Pythium Blight, caused by Pythium spp., occurs during hot, humid weather. Circular to irregular spots appear -- initially 1-6 inches in diameter. Early in the morning these spots have a greasy green or water soaked appearance, and the grass feels slimy or greasy. Later the grass in these spots dies and the dead grass becomes light tan and shriveled. The affected areas may have a matted appearance and a cottony white growth may develop on the dead leaf blades during wet periods. Grass blades at the edges of dead patches may have straw-colored borderless lesions. This lack of a dark brown border on lesions distinguishes Pythium lesions from the lesions of Dollar Spot. If the grass was mowed while wet, Pythium Blight may be spread by mowing and develop in irregular streaks and patches in the direction of mowing. Pythium Blight also tends to follow drainage patterns.

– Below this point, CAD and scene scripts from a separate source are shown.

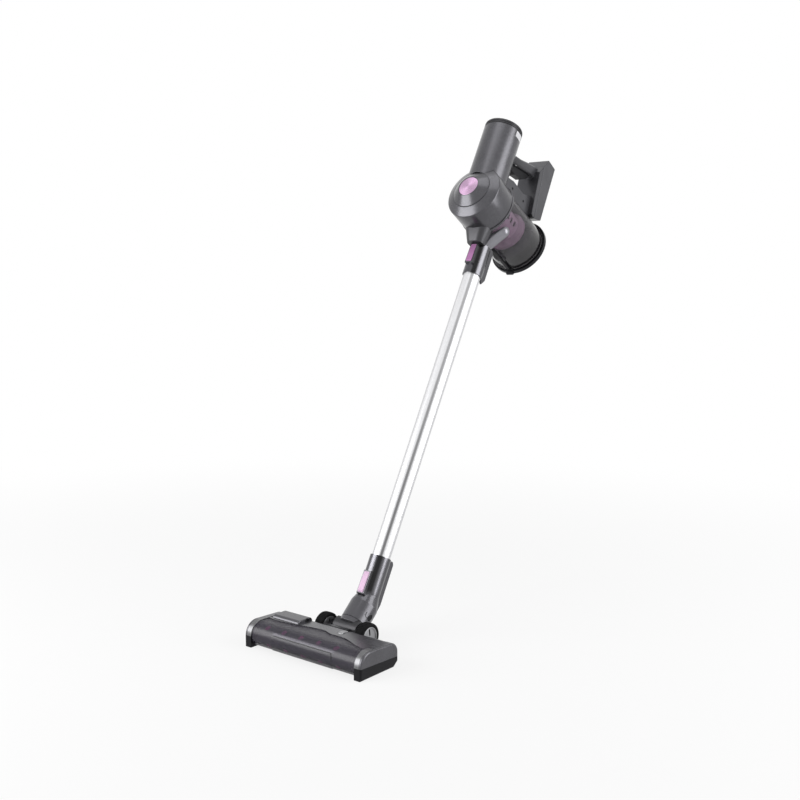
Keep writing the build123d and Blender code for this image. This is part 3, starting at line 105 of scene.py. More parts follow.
# Bristles stand in a spiral over the round foot of their tuft, and lean outwards with their distance.
GOLDEN_ANGLE, LEAN_PER_MM, BRISTLE_MIDDLE = 2.39996, 0.08, 1.1
BRISTLE = {"segments": 5, "radius1": 0.45, "radius2": 0.34, "depth": 3.6}

# Outlines of turned pieces: radius and height along the axis and, where a corner is rounded, its radius.
DRUM_SHELL = [(55, 17.1, 0.4), (55, 20.6, 0.5), (53.1, 21.0), (53.1, 22.3), (54, 22.7, 0.3), (54, 71.6, 1.6),
              (38.3, 80.3, 0.5), (36.2, 80.3, 0.3), (36.2, 78.2, 0.3), (51.8, 70.4, 1), (51.8, 19.6, 0.4),
              (30.1, 19.6, 0.3), (30.1, 17.1, 0.3)]
FILTER_CAP = [(37.3, 80.9, 0.5), (20.6, 92.0, 0.5), (19.6, 92.1, 0.25), (19.6, 90.3), (0, 90.3), (0, 88.5),
              (19.4, 88.5), (33.3, 78.4, 0.5), (33.3, 71.5), (35.3, 71.5), (35.3, 80.5, 0.3)]
CAP_DISC = [(0, 90.5), (19.2, 90.5), (19.2, 91.75, 0.5), (17.6, 91.95, 0.4), (0, 91.5)]
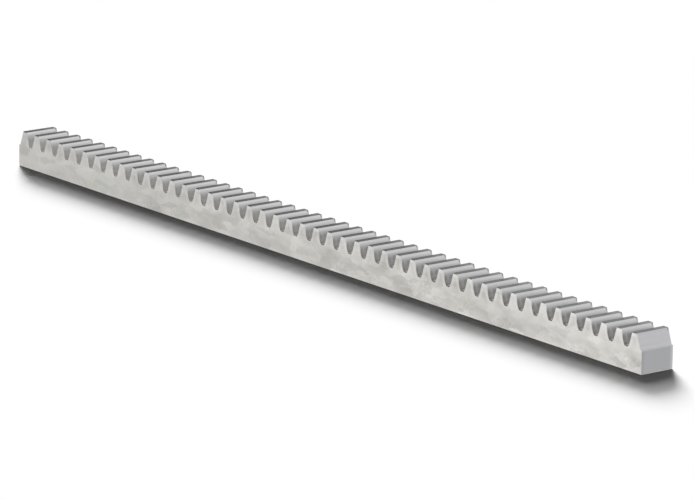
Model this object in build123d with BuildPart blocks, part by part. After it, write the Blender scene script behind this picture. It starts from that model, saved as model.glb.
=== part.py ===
"""Gear rack for a sliding gate: one bar of drawn square steel with straight teeth milled across its top.

The bar lies on its base with the teeth up. X runs along the bar, Y across it, and Z up from the base.
The origin is in the middle of the base. Everything is in millimetres.
"""

import os
from math import pi, radians, tan

from build123d import *

# Tooth form: the standard basic rack.
tooth_module = 4.0
tooth_count = 46
pressure_angle = 20.0
addendum_factor = 1.0
dedendum_factor = 1.25
root_radius_factor = 0.38

# Bar section, with the height taken from the base to the tooth tips.
bar_width = 22.0
bar_height = 22.0
drawn_corner_radius = 0.6

# Edges and ends. Each end is sawn through the middle of a tooth space and dressed back by a little,
# so that two racks can be joined end to end without upsetting the pitch.
tip_edge_break = 0.25
end_dressing = 0.25

# What follows from the sizes above.
pitch = pi * tooth_module
addendum = addendum_factor * tooth_module
dedendum = dedendum_factor * tooth_module
root_height = bar_height - addendum - dedendum
flank_slope = tan(radians(pressure_angle))
bar_length = tooth_count * pitch - 2 * end_dressing

# Half the width of a tooth space at its floor and at the tooth tips.
half_floor = pitch / 4 - dedendum * flank_slope
half_mouth = pitch / 4 + addendum * flank_slope

# The root radius is a standard share of the module, and two of them have to fit side by side on the floor.
floor_share = 0.95
largest_root_radius = floor_share * half_floor / tan(radians(90 - pressure_angle) / 2)
root_radius = min(root_radius_factor * tooth_module, largest_root_radius)

# The cutter's outline goes on above the bar by this much, at 45 degrees.
cutter_overrun = 1.0
half_cutter = half_mouth + tip_edge_break + cutter_overrun

# One tooth space in side view. It has a flat floor between two root radii, straight flanks,
# and a 45 degree flare at its mouth that breaks the edges of the tooth tips.
with BuildSketch() as tooth_space:
    with BuildLine():
        Polyline(
            (-half_floor, root_height),
            (half_floor, root_height),
            (half_mouth - tip_edge_break * flank_slope, bar_height - tip_edge_break),
            (half_mouth + tip_edge_break, bar_height),
            (half_cutter, bar_height + cutter_overrun),
            (-half_cutter, bar_height + cutter_overrun),
            (-half_mouth - tip_edge_break, bar_height),
            (-half_mouth + tip_edge_break * flank_slope, bar_height - tip_edge_break),
            close=True,
        )
    make_face()
    fillet(tooth_space.vertices().group_by(Axis.Y)[0], root_radius)

with BuildPart() as rack_bar:
    # The bar as it comes from the drawing die: a square section with small round corners.
    with BuildSketch(Plane.YZ.offset(-bar_length / 2)) as drawn_section:
        Rectangle(bar_width, bar_height, align=(Align.CENTER, Align.MIN))
        fillet(drawn_section.vertices(), drawn_corner_radius)
    extrude(amount=bar_length)

    # A row of tooth spaces, one more than there are teeth: the ends halve the first and the last.
    with BuildSketch(Plane.XZ):
        with GridLocations(pitch, pitch, tooth_count + 1, 1):
            add(tooth_space.sketch)
    extrude(amount=bar_width, both=True, mode=Mode.SUBTRACT)

rack_bar.part.label = "rack_bar"

os.makedirs("parts", exist_ok=True)
export_step(rack_bar.part, "parts/rack_bar.step")

print("pitch", round(pitch, 3), "length", round(bar_length, 2), "root height", root_height)
print("solids", len(rack_bar.part.solids()), "volume", round(rack_bar.part.volume))
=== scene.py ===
from math import ceil, pi, radians, tan

import bmesh
import bpy
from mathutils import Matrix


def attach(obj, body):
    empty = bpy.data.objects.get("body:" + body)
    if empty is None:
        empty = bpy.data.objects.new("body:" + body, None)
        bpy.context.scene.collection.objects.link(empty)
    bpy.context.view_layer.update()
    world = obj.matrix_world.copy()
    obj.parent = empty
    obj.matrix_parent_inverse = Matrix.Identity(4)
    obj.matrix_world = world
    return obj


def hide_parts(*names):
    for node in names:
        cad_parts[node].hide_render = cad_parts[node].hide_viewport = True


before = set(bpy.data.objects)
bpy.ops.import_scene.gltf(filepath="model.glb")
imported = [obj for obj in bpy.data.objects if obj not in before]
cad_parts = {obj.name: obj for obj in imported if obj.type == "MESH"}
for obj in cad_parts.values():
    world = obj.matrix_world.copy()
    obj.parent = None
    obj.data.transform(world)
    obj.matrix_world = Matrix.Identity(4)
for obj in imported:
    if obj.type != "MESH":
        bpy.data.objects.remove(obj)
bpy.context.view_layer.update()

# The rack bar
# One length of cold drawn square steel stock, with spur teeth milled straight across its top. Both ends are
# sawn off, the edges are broken with a file, and the whole bar is then zinc plated.

mm = 0.001

# The tooth form is the standard basic rack, with flanks that lean by the pressure angle and round roots.
tooth_module = 4 * mm
tooth_count = 46
pressure_angle = radians(20)
addendum = tooth_module
dedendum = 1.25 * tooth_module
root_radius = 0.38 * tooth_module

# The section of the bar, with its height taken to the tips of the teeth.
bar_width = 22 * mm
bar_height = 22 * mm
drawn_corner_radius = 0.6 * mm

# How round the file leaves the cut edges, and how much is dressed off each sawn end.
edge_break = 0.25 * mm
end_dressing = 0.25 * mm

# What follows from these sizes. A land is the flat top of a tooth, and a floor is the flat bottom of a
# space.
pitch = pi * tooth_module
root_height = bar_height - addendum - dedendum
half_land = pitch / 4 - addendum * tan(pressure_angle)
half_floor = pitch / 4 - dedendum * tan(pressure_angle)
half_length = tooth_count * pitch / 2 - end_dressing

# Points that are closer than this count as one.
hair = 0.01 * mm

bar = bmesh.new()

# One pitch of the bar in side view, from the middle of a tooth space to the middle of the next.
outline = [
    (-pitch / 2, 0),
    (pitch / 2, 0),
    (pitch / 2, root_height),
    (pitch / 2 - half_floor, root_height),
    (half_land, bar_height),
    (-half_land, bar_height),
    (half_floor - pitch / 2, root_height),
    (-pitch / 2, root_height),
]
corners = [bar.verts.new((x, -bar_width / 2, z)) for x, z in outline]
bar.faces.new(corners)

# The two root corners get the cutter's radius, which touches floor and flank this far from where they meet.
root_reach = root_radius * tan((pi / 2 - pressure_angle) / 2)
bmesh.ops.bevel(bar, geom=[corners[3], corners[6]], offset=root_reach, offset_type="OFFSET",
                segments=6, profile=0.5, material=-1, affect="VERTICES")

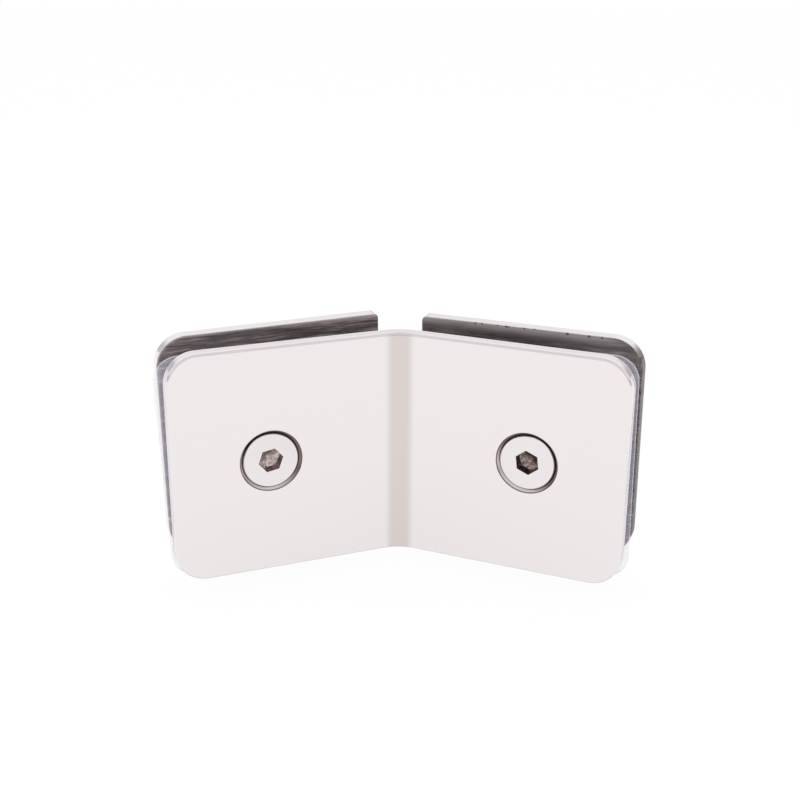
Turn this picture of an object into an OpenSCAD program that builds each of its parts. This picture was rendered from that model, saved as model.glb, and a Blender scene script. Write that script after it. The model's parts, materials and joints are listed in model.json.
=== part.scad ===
// Corner glass clamp: a bent front plate, two back plates on threaded bosses, clear gaskets
// and two countersunk screws.
// It stands upright on its bottom edges, with the hollow side of the bend facing -Y.
// The origin is where the two front faces would meet at the bottom, +X to the right and +Z up.

/* [Front plate] */
// Height of the front plate
height = 45; // [40:0.5:60]
// Length of each wing, from where the front faces would meet to the outer end
wing_length = 45; // [42:0.5:60]
// Angle between the two wings, in degrees
corner_angle = 135; // [120:1:150]
// Thickness of the bent sheet
sheet_thickness = 3; // [3:0.1:4]
// Radius of the bend on its hollow side
bend_radius = 8; // [4:0.5:10]
// Radius of the outer corners of the front plate
front_corner_radius = 6; // [2:0.5:10]
// Rounding of the edges on the polished sides of all plates
polished_edge = 0.5; // [0.2:0.05:0.8]
// Rounding of the edges on the glass sides of all plates
glass_side_edge = 0.2; // [0.1:0.05:0.6]

/* [Back plates] */
// How far the back plates stay above the bottom of the front plate
back_foot_gap = 0.2; // [0.2:0.1:2]
// Length of a back plate past the line of the bend
back_inner_length = 0.75; // [0:0.05:2]
// How far a back plate stays short of the outer end of its wing
back_end_inset = 1; // [0:0.1:4]
// Thickness of each back plate
back_thickness = 3; // [2.6:0.1:5]
// Radius of the outer corners of a back plate
back_outer_radius = 6; // [2:0.5:10]
// Radius of the corners beside the bend
back_inner_radius = 1; // [0.8:0.1:5]
// Turn of the left back plate on its screw, outer end down, in degrees
left_back_turn = 0.7; // [-2:0.1:2]
// Turn of the right back plate on its screw, outer end down, in degrees
right_back_turn = -0.4; // [-2:0.1:2]

/* [Glass gap] */
// Distance between the front plate and the back plates as the clamp stands
plate_gap = 10; // [10:0.1:12]
// Distance from the screw to the outer end of a wing
screw_outer_margin = 19; // [18:0.5:24]

/* [Boss] */
// Diameter of the boss that passes through the glass
boss_diameter = 12; // [10:0.1:14]
// Length of the boss in front of the back plate
boss_length = 8.9; // [8:0.1:9]
// Diameter of the spigot that is pressed into the back plate
spigot_diameter = 9; // [8:0.1:9.5]
// Length of the spigot
spigot_length = 2; // [1:0.1:2.2]
// Chamfer at the free end of the boss
boss_chamfer = 0.5; // [0.2:0.1:1]

/* [Screws] */
// Nominal diameter of the screw thread
thread_diameter = 6; // [5:0.5:6.5]
// Length of the screw over its head
screw_length = 12; // [11:0.5:12.5]
// Diameter of the flat top of the screw head
head_diameter = 10.75; // [10:0.05:11.2]
// Height of the straight rim of the screw head
head_rim = 0.4; // [0.2:0.05:0.6]
// Chamfer round the flat top of the screw head
head_chamfer = 0.15; // [0.05:0.05:0.3]
// Width of the hexagon socket across its flats
key_width = 4.25; // [4:0.05:4.5]
// Depth of the hexagon socket
key_depth = 2.3; // [1.5:0.1:2.5]
// Turn of the left socket in degrees
left_key_turn = 10; // [0:1:60]
// Turn of the right socket in degrees
right_key_turn = 23; // [0:1:60]

/* [Countersinks] */
// Angle of the countersinks and of the cones of the screw heads, in degrees
countersink_angle = 90; // [84:1:90]
// Diameter of each countersink at the front face
countersink_diameter = 12.3; // [12.2:0.05:13.5]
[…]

Pythium Blight is most severe with day temperatures of 84-95 F and night temperatures above 68 F. The disease is more severe on heavily fertilized cool-season grasses. Wet soil and thatch also favor the disease. A film of water on the leaves is necessary for infection.
In some areas, particularly in the northwest, a new mutated strain of pythium blight is causing damage when there are extended, cooler and wetter springs. The infection may go undiagnosed as being pythium blight because of when the symptoms show.
Control of Pythium Blight requires careful water management. Avoid excess water or watering late in the day when the plants may stay wet all night. Do not mow when the grass is wet, especially in hot weather. Avoid excess fertilizer, especially nitrogen fertilizer in hot weather. If the thatch is over 1/2 inch thick, remove excess thatch by dethatching. No fungicides for Pythium control are readily available to the homeowner, but several commercially applied products are very effective.